Através da ação, foram distribuídos kits de cesta básica, mas também equipamentos e produtos como ferramentas de plantio e materiais de pesca para que os moradores da floresta fortalecesse a produção local. Segundo dados da Associação Apiwtxa, foram realizadas quatro etapas da campanha que ajuda indígenas das comunidades Breu, Bajé, Tejo e Amônia.
A campanha já arrecadou mais de R$ 550 mil de aproximadamente três mil doadores de 17 países. Foram distribuídos 1,2 mil kits e 42 toneladas de produtos arrecadados.
Francisco Piyãko revelou que essa foi a forma que os Ashanikas encontraram para ajudar outros povos a sobreviverem dentro das aldeias e não saírem para se contaminarem. As doações continuam abertas e podem ser feitas pelo site da comunidade.
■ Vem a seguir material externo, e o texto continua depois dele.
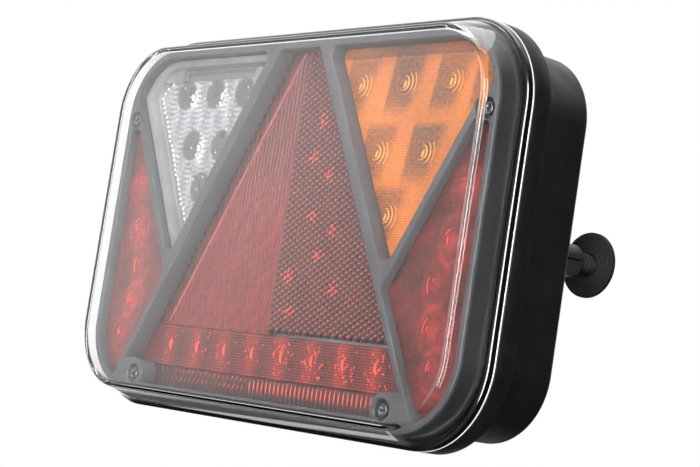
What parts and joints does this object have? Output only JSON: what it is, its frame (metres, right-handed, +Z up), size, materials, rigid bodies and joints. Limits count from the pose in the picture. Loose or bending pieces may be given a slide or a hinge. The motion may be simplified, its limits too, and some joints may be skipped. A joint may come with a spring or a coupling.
{
  "type": "trailer tail light",
  "caption": "Rectangular rear combination lamp with a clear cover, triangular reflector, coloured function windows and rear clamping studs.",
  "frame": {"origin": "centre of the housing's flat back face, midway between the two studs", "axes": "+X to the right seen from the front, +Y from the face towards the back, +Z up"},
  "size_m": [0.24, 0.0956, 0.1574],
  "materials": {
    "clear_lens": "clear polished acrylic",
    "charcoal_bezel": "fine satin moulded surface",
    "black_plastic": "satin black moulded surface",
    "rubber": "soft black rubber",
    "coated_washer": "black rubber-faced washer",
    "steel_screw": "bright zinc",
    "black_steel": "black passivated steel",
    "amber_lens": "amber prismatic acrylic",
    "red_lens": "red ribbed acrylic",
    "red_reflector": "red corner-cube reflector",
    "silver_tray": "vacuum-metallised plastic",
    "grey_carrier": "light grey moulded plastic",
    "led_board": "white solder mask",
    "driver_board": "green solder mask",
    "brass_pin": "plated brass",
    "loom_sleeve": "braided sleeve"
  },
  "bodies": {
    "lamp": {"bezel_frame": "charcoal_bezel", "bezel_screw_bottom_left": "steel_screw", "bezel_screw_bottom_right": "steel_screw", "bezel_screw_top_left": "steel_screw", "bezel_screw_top_right": "steel_screw", "brake_led_board": "led_board", "brake_lens": "red_lens", "centre_tail_lens": "red_lens", "driver_board": "driver_board", "driver_screw_1": "steel_screw", "driver_screw_2": "steel_screw", "driver_screw_3": "steel_screw", "driver_screw_4": "steel_screw", "fog_lens": "red_reflector", "housing": "black_plastic", "indicator_led_board": "led_board", "indicator_lens": "amber_lens", "inlet_pin_1": "brass_pin", "inlet_pin_2": "brass_pin", "inlet_pin_3": "brass_pin", "inlet_pin_4": "brass_pin", "inlet_pin_5": "brass_pin", "inlet_seal": "rubber", "inlet_socket": "black_plastic", "inner_carrier": "grey_carrier", "lens_cover": "clear_lens", "lens_gasket": "rubber", "reflex_reflector": "red_reflector", "reverse_led_board": "led_board", "reverse_lens": "clear_lens", "reverse_reflector": "silver_tray", "spacer_sleeve_left": "black_plastic", "spacer_sleeve_right": "black_plastic", "stud_left": "black_steel", "stud_right": "black_steel", "supply_loom": "loom_sleeve", "tail_led_board_left": "led_board", "tail_led_board_right": "led_board", "tail_lens_left": "red_lens", "tail_lens_right": "red_lens", "vent_plug": "rubber"},
    "washer_left": {"clamp_washer_left": "coated_washer"},
    "nut_left": {"clamp_nut_left": "black_steel"},
    "washer_right": {"clamp_washer_right": "coated_washer"},
    "nut_right": {"clamp_nut_right": "black_steel"}
  },
  "joints": [
    {"name": "nut_left_travel", "type": "slide", "parent": "lamp", "child": "washer_left", "axis": [0, 1, 0], "range_m": [-0.00737, 0.0025]},
    {"name": "nut_left_turn", "type": "hinge", "parent": "washer_left", "child": "nut_left", "pos_m": [-0.092, 0.036, 0], "axis": [0, 1, 0], "range_deg": [-2126, 722]},
    {"name": "nut_right_travel", "type": "slide", "parent": "lamp", "child": "washer_right", "axis": [0, 1, 0], "range_m": [-0.00737, 0.0025]},
    {"name": "nut_right_turn", "type": "hinge", "parent": "washer_right", "child": "nut_right", "pos_m": [0.092, 0.036, 0], "axis": [0, 1, 0], "range_deg": [-2126, 722]}
  ],
  "couplings": [
    {"joint": "nut_left_turn", "follows": "nut_left_travel", "rad_per_m": 5026.5},
    {"joint": "nut_right_turn", "follows": "nut_right_travel", "rad_per_m": 5026.5}
  ]
}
“Fizemos a campanha para ajudar o nosso entorno, que as pessoas que não tinham esse grau de organização, a não se exporem muito e a gente queria que se fortalecesse para não circularem na cidade. Fizemos a live e conseguimos atender mais de 1,2 mil famílias, a campanha está aberta e estamos atendendo. Era uma necessidade nossa, mas a gente via que nosso entorno estava precisando disso”, complementou.
Francisco Piyãko é filho do cacique e patriarca da família Piyãko, Antônio Piyãko. A família é composta por sete filhos, sendo cinco homens e duas mulheres. Francisco é irmão também de Isaac Piyãko, único candidato indígena eleito prefeito do Acre. Isaac segue pelo segundo mandado como prefeito de Marechal Thaumaturgo.
"Nossos cuidados funcionaram muito bem. Logo que chegou aquele impacto da pandemia, demos uma recuada, mas temos vivido bem. O povo Ashaninka tem vivido momentos difíceis ao longo da sua história, tivemos outras doenças no passado. Isso é bem presente ainda hoje e funcionou muito bem. Usamos das nossas medicinais da floresta para curar qualquer ameaça de doenças também", concluiu.